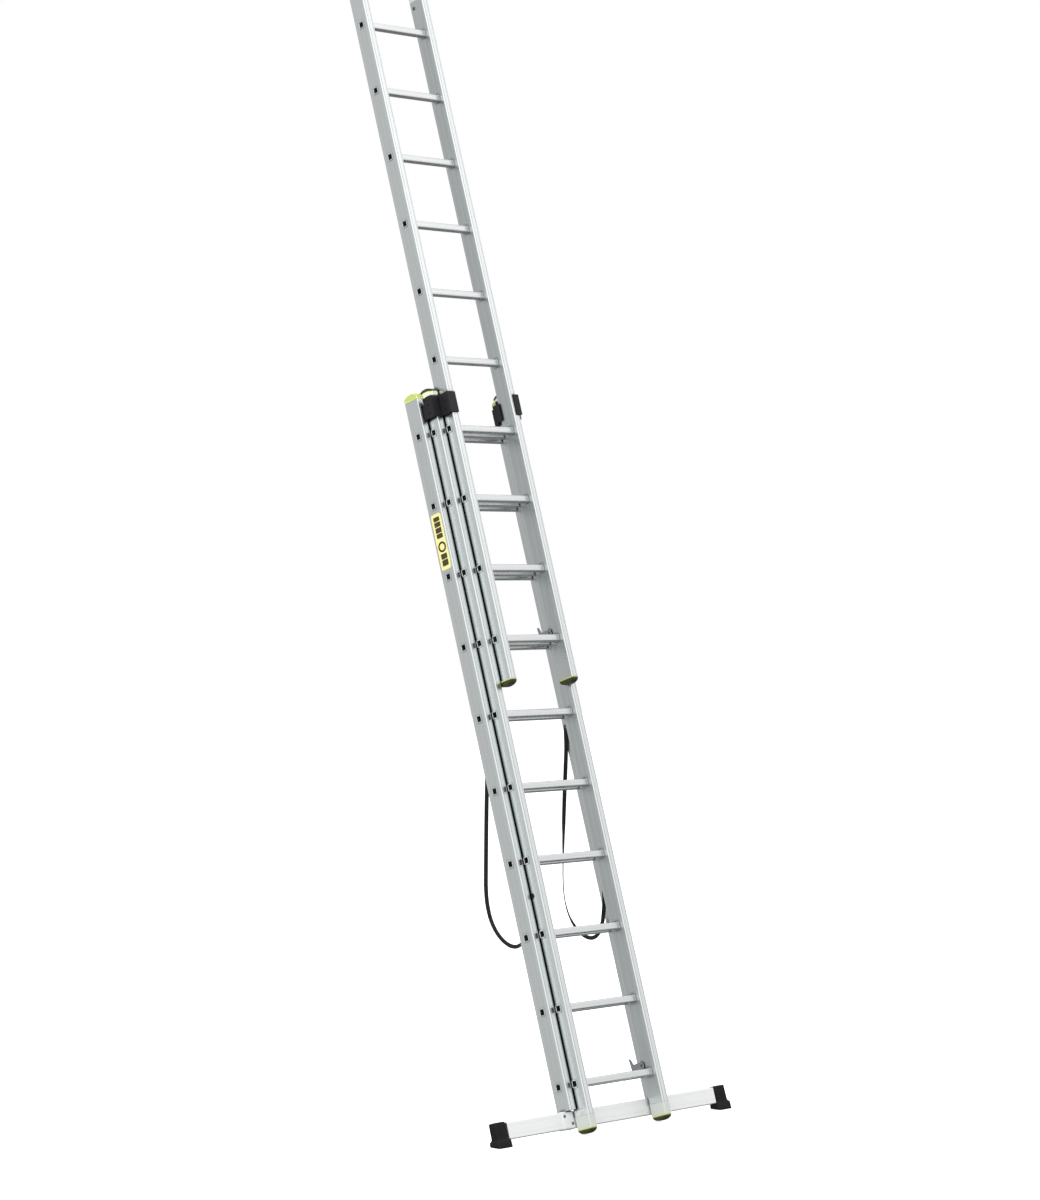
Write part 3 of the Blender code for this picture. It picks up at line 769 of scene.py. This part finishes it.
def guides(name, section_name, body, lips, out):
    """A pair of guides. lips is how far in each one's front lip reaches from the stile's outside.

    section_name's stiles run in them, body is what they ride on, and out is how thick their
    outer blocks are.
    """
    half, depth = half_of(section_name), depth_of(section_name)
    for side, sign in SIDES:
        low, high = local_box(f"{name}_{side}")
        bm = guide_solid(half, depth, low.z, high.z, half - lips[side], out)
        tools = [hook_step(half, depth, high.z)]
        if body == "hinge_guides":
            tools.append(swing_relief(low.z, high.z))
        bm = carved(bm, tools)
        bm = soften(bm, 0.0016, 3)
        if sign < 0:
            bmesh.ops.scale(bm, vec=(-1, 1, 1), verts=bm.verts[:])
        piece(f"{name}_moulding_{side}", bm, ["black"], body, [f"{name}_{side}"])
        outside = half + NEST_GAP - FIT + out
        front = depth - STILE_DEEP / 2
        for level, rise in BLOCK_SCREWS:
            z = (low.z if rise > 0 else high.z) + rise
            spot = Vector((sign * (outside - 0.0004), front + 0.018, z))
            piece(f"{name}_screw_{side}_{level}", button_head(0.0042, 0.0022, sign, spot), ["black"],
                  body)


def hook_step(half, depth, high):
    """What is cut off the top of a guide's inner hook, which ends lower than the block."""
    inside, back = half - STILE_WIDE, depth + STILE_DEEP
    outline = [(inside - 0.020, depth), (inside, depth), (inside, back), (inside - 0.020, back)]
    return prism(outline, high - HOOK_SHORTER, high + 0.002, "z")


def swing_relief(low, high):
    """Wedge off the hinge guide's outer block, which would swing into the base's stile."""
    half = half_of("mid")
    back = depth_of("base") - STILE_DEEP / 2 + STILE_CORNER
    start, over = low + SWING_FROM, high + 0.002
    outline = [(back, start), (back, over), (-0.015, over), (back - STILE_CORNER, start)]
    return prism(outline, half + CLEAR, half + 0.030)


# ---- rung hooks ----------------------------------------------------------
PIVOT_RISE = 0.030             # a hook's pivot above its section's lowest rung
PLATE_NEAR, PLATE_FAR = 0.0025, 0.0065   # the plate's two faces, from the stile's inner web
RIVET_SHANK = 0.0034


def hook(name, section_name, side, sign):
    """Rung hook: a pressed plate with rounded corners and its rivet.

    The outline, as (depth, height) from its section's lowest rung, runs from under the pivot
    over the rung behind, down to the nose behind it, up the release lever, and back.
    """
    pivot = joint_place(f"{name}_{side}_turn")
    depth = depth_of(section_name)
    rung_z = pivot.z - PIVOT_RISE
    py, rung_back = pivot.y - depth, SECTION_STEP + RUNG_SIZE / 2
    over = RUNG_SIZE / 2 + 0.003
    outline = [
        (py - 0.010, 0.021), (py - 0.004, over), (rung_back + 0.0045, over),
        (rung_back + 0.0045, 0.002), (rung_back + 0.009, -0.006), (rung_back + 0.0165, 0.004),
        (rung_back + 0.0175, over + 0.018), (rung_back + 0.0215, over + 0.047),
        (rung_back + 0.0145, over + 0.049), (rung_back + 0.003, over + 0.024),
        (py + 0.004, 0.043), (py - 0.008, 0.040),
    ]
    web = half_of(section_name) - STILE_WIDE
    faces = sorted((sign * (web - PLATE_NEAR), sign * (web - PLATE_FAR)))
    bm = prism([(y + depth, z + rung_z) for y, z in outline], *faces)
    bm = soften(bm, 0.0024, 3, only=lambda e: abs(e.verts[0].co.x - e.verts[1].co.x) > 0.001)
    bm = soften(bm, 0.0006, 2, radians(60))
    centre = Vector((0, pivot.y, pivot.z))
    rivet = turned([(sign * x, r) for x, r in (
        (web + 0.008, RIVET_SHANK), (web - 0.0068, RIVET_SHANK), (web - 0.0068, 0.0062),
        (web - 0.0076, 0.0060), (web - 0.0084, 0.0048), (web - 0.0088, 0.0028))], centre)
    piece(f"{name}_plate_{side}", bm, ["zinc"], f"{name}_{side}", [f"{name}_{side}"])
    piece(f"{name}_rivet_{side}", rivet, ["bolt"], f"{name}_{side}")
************
» EXERCISE TASK: Looking at the material above, please copy exactly every line from its first line through the line containing "the stile's outside.", with both ends included and nothing else.

» RESPONSE TO THIS EXERCISE:
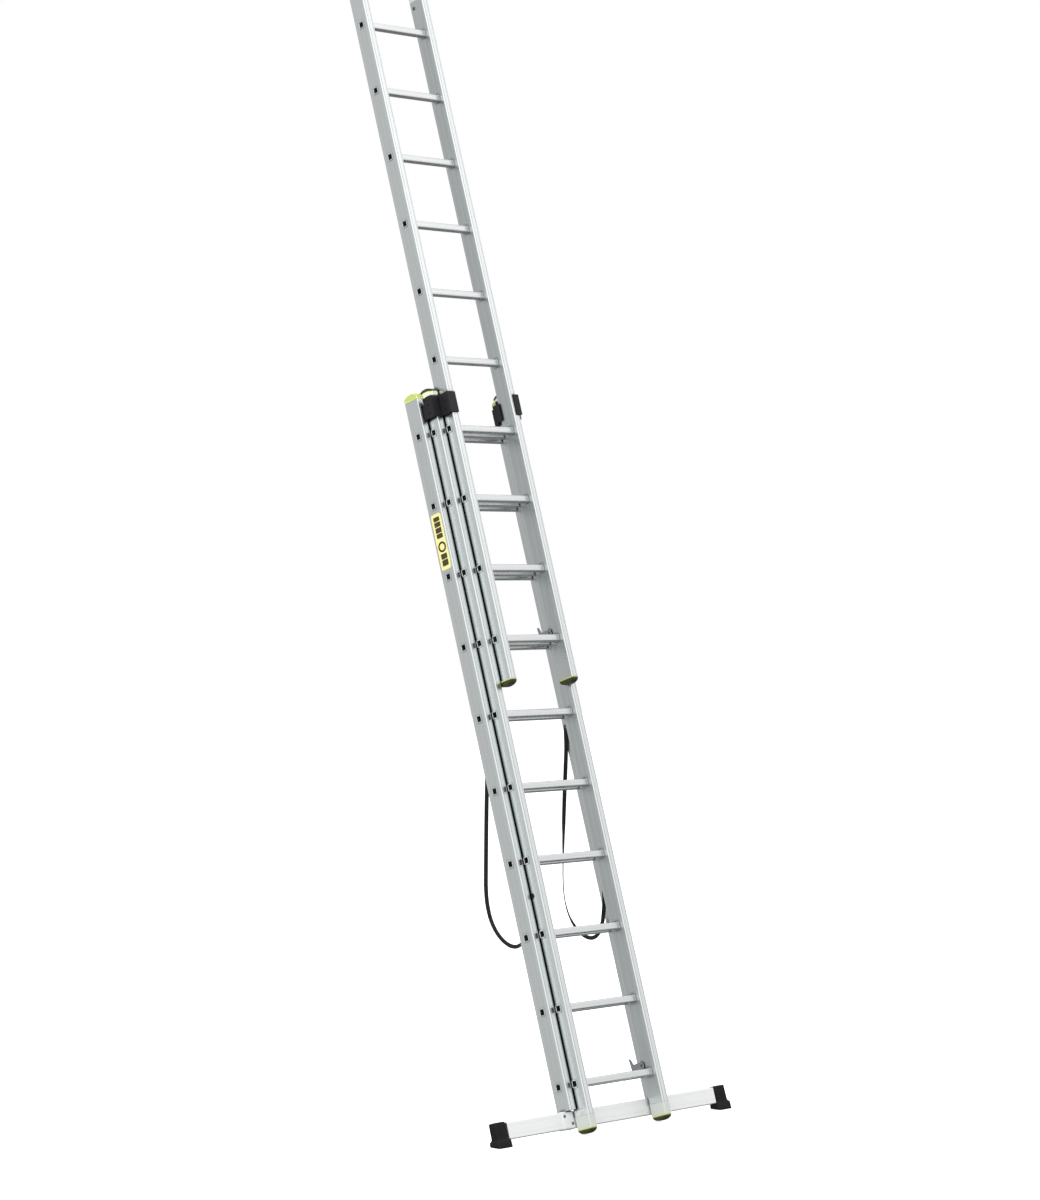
Write part 3 of the Blender code for this picture. It picks up at line 769 of scene.py. This part finishes it.
def guides(name, section_name, body, lips, out):
    """A pair of guides. lips is how far in each one's front lip reaches from the stile's outside.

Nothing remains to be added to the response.